Julius Caesar (100BC-44BC) is credited as the first person to actually use a cipher in military affairs. His cipher, a shift of the alphabet by three characters, may seem like childs play today, but in those days most people were illiterate and most of their enemies could not read Roman unenciphered. Today, we call a shift of letters by any number a Caesar cipher. Caesar's nephew Augustus, first emperor of Rome, must have thought the cipher was too complex because he used a cipher where each letter was shifted to the very next letter.

A cipher which mixes up the characters in the alphabet is classified as a monoalphabetic cipher. Another example of its use is in the Bible. The Old Testament, in Jeremiah 25:26 and 51:41, uses the name Sheshach in place of Babel. Also, in Jeremiah 51:1 the words "Leb Kamai" or "heart of my enemy" is used for "Kashdim" or "Chaldeans". The cipher is called atbash and substitutes the last character for the first, the second-to-last character for the second, etc. The name atbash is derived from the first 2 and last 2 letters of the Hebrew alphabet since the first two Hebrew letters (aleph and beth) are exchanged for the last two (taw and shin).
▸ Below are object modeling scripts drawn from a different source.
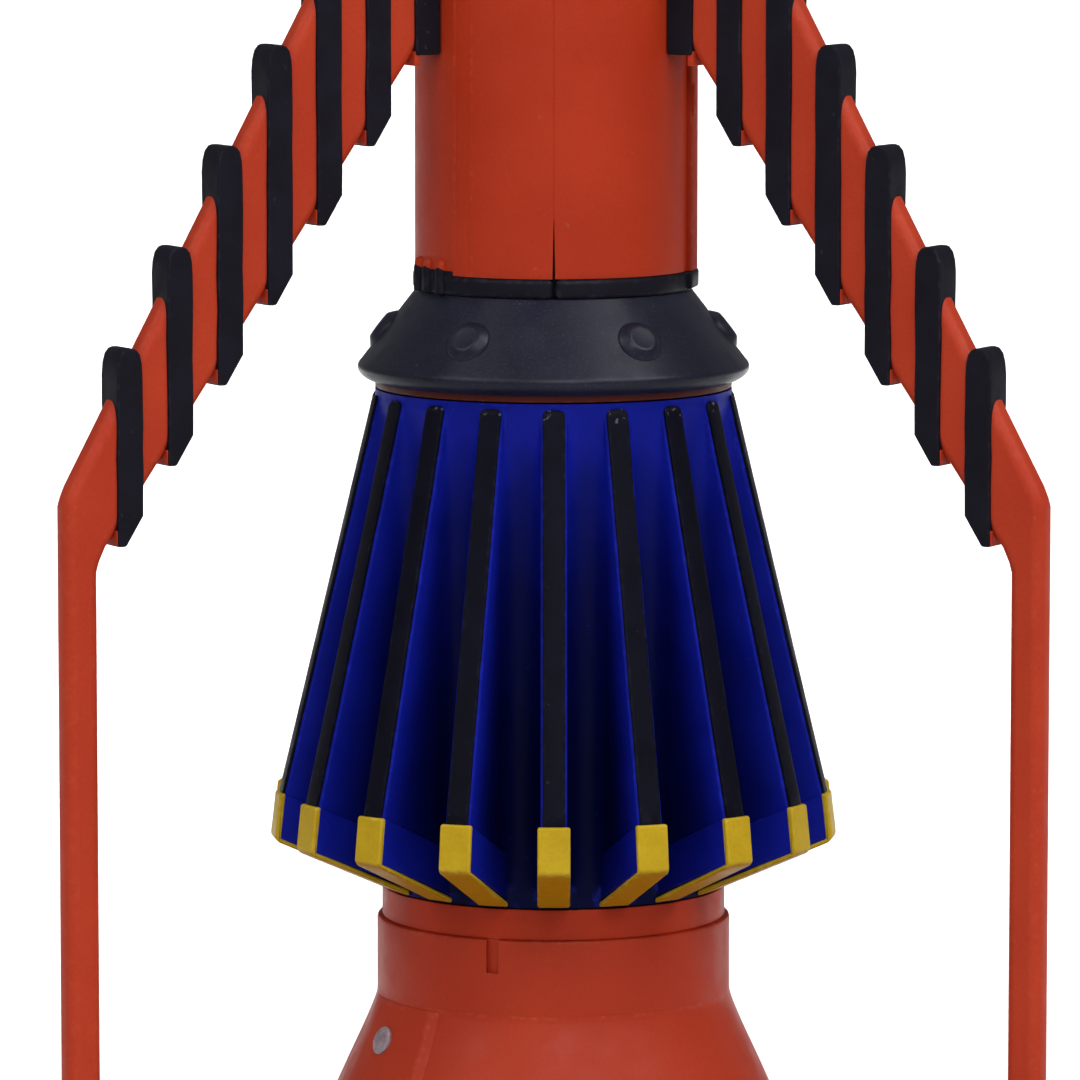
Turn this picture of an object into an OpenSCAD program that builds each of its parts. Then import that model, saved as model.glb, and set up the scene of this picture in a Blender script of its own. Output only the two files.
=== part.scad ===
// Stand-up dust blower in the shape of a rocket.
// The rubber squeeze bulb hangs between three banded legs, a fluted coupling joins it to the
// body tube, and the air leaves through the soft nozzle on top.
// Millimetres. +Z is up, the origin is on the axis at the height of the desk.
// Azimuth 0 is the front (-Y) and grows towards the right hand side (+X).

/* [Legs] */
// Outer radius of the upright leg posts
leg_reach = 41.2; // [39:0.1:46]
// Radial width of a leg post
post_w = 2.7; // [2:0.1:3.5]
// Thickness of the legs across their plane
leg_t = 2.2; // [1.6:0.1:3]
// Height of the elbow above the desk
elbow_z = 96.9; // [90:0.1:100]
// Slope of the upper edge of an arm
arm_top_slope = 60.2; // [56:0.1:62]
// Slope of the lower edge of an arm
arm_low_slope = 54; // [50:0.1:55]

/* [Bands] */
// Number of bands on each arm
band_count = 7; // [3:1:7]
// Radial width of a band
band_w = 2.1; // [1.5:0.1:2.6]
// Radial distance from band to band
band_pitch = 4.12; // [3.6:0.01:4.3]
// How far a band stands out on each side of its arm
band_proud = 0.25; // [0.15:0.05:0.5]

/* [Stand ring] */
// Height of the stand ring
ring_h = 2.6; // [2:0.1:4]
// Height of the rubber pads under the ring
pad_h = 1.2; // [0.8:0.1:2]

/* [Bulb] */
// Largest radius of the squeeze bulb
bulb_r = 25; // [22:0.1:27]
// Height of the widest part of the bulb
bulb_belly_z = 27.5; // [24:0.5:32]
// Wall thickness of the bulb
bulb_wall = 1.8; // [1.2:0.1:2.4]
// Outer radius of the notched collar of the bulb
bulb_collar_r = 13.28; // [12.9:0.01:13.8]

/* [Fluted coupling] */
// Number of ribs on the coupling
rib_count = 18; // [12:1:20]
// Crest radius of the ribs at their top
crest_top_r = 13.5; // [13.2:0.1:14]
// Spread of the crest, radius gained for each millimetre down
crest_spread = 0.2415; // [0.2:0.0005:0.28]
// Thickness of a rib
rib_t = 1.95; // [1.5:0.05:2.2]
// Width of the dark strip on each crest
strip_w = 1.65; // [1.2:0.05:1.9]
// Width of the yellow tips
tip_w = 2.4; // [2:0.1:2.6]
// Radius of the valley floor
valley_r = 12.95; // [12.6:0.05:13.1]

/* [Body tube] */
// Outer radius of the body tube
tube_r = 10.35; // [10:0.05:10.5]
// Wall thickness of the two half shells
shell_wall = 1.2; // [0.8:0.1:1.3]
// Height of the top end of the body tube
tube_top_z = 156; // [153:0.5:160]

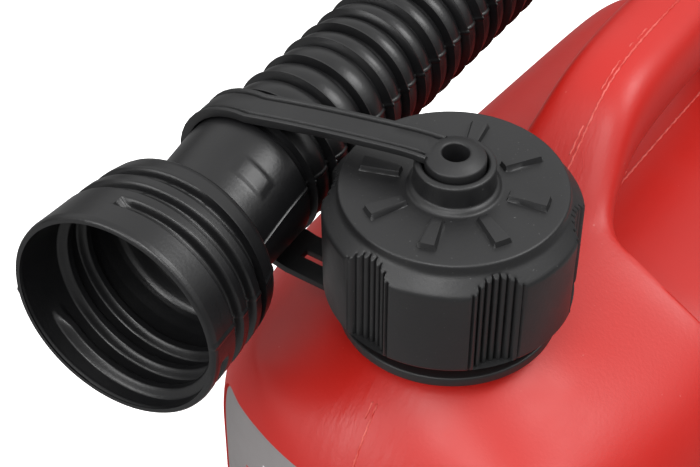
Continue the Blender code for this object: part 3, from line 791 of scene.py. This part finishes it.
def spout_radius(x):
    """The outer radius, without the thread grooves, the raised pad and the parting line."""
    if x < COLLAR_PROFILE[-1][0]:
        return float(np.interp(x, *zip(*COLLAR_PROFILE)))
    if x < COLLAR_PROFILE[-1][0] + 1.0:
        return SPOUT_NECK_R + (COLLAR_PROFILE[-1][1] - SPOUT_NECK_R) * (1.0 - (x - COLLAR_PROFILE[-1][0]))
    if x < RING_XS[0] - 3.0:
        return SPOUT_NECK_R + 0.5 * float(smoothstep(-30.0, RING_XS[0] - 5.0, x))
    if x < RING_XS[0]:
        return 17.6 + 1.8 * (1.0 - float(smoothstep(RING_XS[0] - 3.0, RING_XS[0] - 1.2, x)))
    if x < BELLOWS_END:
        along, length = corrugation(x)
        slim = 0.5 * float(smoothstep(0.0, 25.0, x))
        rib = 1.5 * float(smoothstep(0.0, 0.35, along) * (1 - smoothstep(1.0, 1.5, along)))
        on_band = 1.4 < along < length - 1.5
        band = 0.75 * math.sin(math.pi * (along - 1.4) / (length - 2.9)) if on_band else 0.0
        groove = 1.0 * float(smoothstep(length - 1.7, length - 1.1, along))
        return BELLOWS_R + 0.3 - slim + max(rib, band) - groove
    t = (x - BELLOWS_END) / (NOZZLE_END - BELLOWS_END)
    return 14.9 + 2.4 * (1.0 - float(smoothstep(0.0, 0.10, t))) - 4.3 * t


def parting_angle(x):
    return math.radians(163.0 + 9.0 * (1.0 - float(smoothstep(-50.0, -10.0, x))))


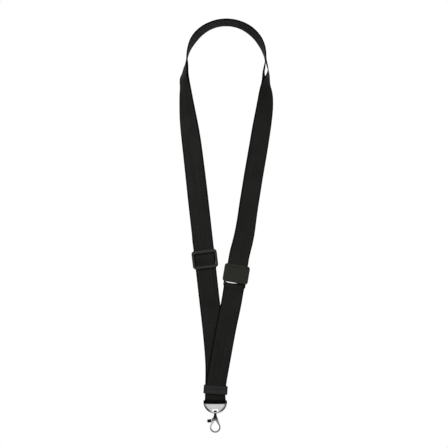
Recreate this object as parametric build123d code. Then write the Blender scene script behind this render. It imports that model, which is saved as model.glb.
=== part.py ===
from build123d import *
import math
import os

# A neck lanyard hanging as it is worn. Millimetres, +Z up, +X to the wearer's left as seen
# from the front, -Y towards the viewer. The origin is the inner face of the webbing at the
# top of the neck arch.

# Webbing: one continuous strap, doubled over the neck.
WEB_WIDTH = 25.0
WEB_THICK = 0.7
LAYER_GAP = 0.1
LAYER_OFFSET = (WEB_THICK + LAYER_GAP) / 2
ARCH_RADIUS = 47.5
ARCH_MIDDLE = ARCH_RADIUS + WEB_THICK + LAYER_GAP / 2
ARCH_STEPS = 24
LEG_STEP = 9.0
FOLD_STEPS = 8

# Slider (tri-glide) on the left leg.
SLIDER_HEIGHT = -288.0
SLIDER_TURN = -7.0
SLIDER_SIZE = (31.0, 22.6)
SLIDER_CORNER = 4.0
SLIDER_SLOT = 25.5
SLIDER_BAR = 3.4
SLIDER_FRONT = -2.3
SLIDER_BAR_BACK = -0.5
SLIDER_BACK = 2.75
CENTRE_BAR = (7.2, 1.5)
SLIDER_SEWN_TOP = 28.0

# Breakaway clip on the right leg: a plug that pulls up out of a receptacle.
CLIP_CENTRE = (12.2, -305.7)
CLIP_TURN = 9.5
CLIP_WIDTH = 31.0
CLIP_CORNER = 3.2
CLIP_TOP = 11.0
CLIP_SEAM = 7.8
CLIP_BOTTOM = -11.0
CLIP_FRONT = -3.9
CLIP_BACK = 3.2
CLIP_SLOT = 26.0
CLIP_WALL = 1.1
CLIP_MOUTH = 2.6
RUN_GAP = 0.25
WEB_BAR = (2.4, 1.2)
PLUG_BAR_HEIGHT = 8.0
RECEPTACLE_BAR_HEIGHT = -14.5
RECEPTACLE_FOOT = -16.0
RECEPTACLE_LOOP_WIDTH = 27.2
RAIL_CORNER = 0.5
RAIL_GAP = 0.2
PLUG_LOOP_TOP = 20.0
RECEPTACLE_LOOP_END = -31.0
RECEPTACLE_SEWN_END = -29.0
SECTION_GAP = 0.4

# Keeper band round both legs, just above the hook base.
KEEPER_CENTRE = (-13.0, -447.2)
KEEPER_TURN = 4.0
KEEPER_OUTSIDE = (29.3, 4.2)
KEEPER_HEIGHT = 10.1
KEEPER_WALL = 0.8

# Hook base, swivel and hook, all on one vertical axis.
HOOK_X = -13.4
BAR_HEIGHT = -461.4
BAR_RADIUS = 1.2
FOLD_SLACK = 0.35
BASE_HALF_WIDTH = 14.4
BASE_DROP = 13.6
BASE_TOP = -462.4
BASE_THICK = 4.2
BASE_DOME = 130.0
BASE_EDGE = 0.9
BASE_SHOULDER = 2.2
BASE_SLOT = 25.8
BASE_SLOT_FLOOR = 2.45
WINDOW = (7.3, 3.6)
LIP = 2.0
POST_RADIUS = 1.0
POST_CLEARANCE = 0.05
POST_HEAD = (1.9, 1.2)
WASHER = (1.7, 0.35)

NECK_TOP = -476.6
NECK_ROOT = -480.8
NECK_RADII = (2.3, 1.4)
NECK_SHOULDER = 1.5
RING_HEIGHT = -493.0
RING_RADIUS = 6.5
OPENING_RADIUS = 4.8
OPENING_TOP = -485.8
OPENING_TOP_RADIUS = 1.0
HOOK_THICK = 3.0
PIVOT = (-2.6, -483.6)
PIN_RADIUS = 0.5
PIN_CLEARANCE = 0.05
LUG_RADIUS = 1.8
GATE_BOSS = 1.35
GATE_THICK = 1.8
GATE_REACH = 10.6
GATE_CLEARANCE = 0.2
GATE_TOP = -484.6
HOOK_EDGE = 0.75
GATE_EDGE = 0.45
SWING_RADIUS = 2.7
KNOB_CENTRE = (-7.2, -485.1)
KNOB_SIZE = (5.0, 3.5)
KNOB_TURN = 8.0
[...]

The first recorded example of cryptanalysis was many hundreds of years later, by an Arab scholar named Al-Khalil (c. 725-790 AD). He deciphered a Greek cryptogram sent to him by the Bysantine emperor. He explained that he guessed the message would start with "In the name of God" or something similar and worked out the first few characters on that basis, but it took him a month to decipher the message. The words expected in ciphered messages are called cribs, which has been used in cryptanalysis to this day.

It was another 600 years before a more systematic solution to the monoalphabetic cipher was discovered. Ibn ad-Duraihim (1312-1361) was the first person known to use letter frequency analysis. Since the Koran was well-studied and the frequency of each letter was known, he applied this frequency to the frequency of the letters in the ciphered message. He would substitute the most frequent letter in the Koran with the most frequent letter in the ciphered message and then the second most frequent, etc. While doing this, he would see if letter pairs that rarely appear together were being formed, which would mean he would have to pick the next most frequent letter to see if that combination would work.

This is the accepted technique to solve monoalphabetic ciphers today, but this type of cipher is not really in use any more. These ciphers can be solved in mere minutes if the message has enough characters (about 150).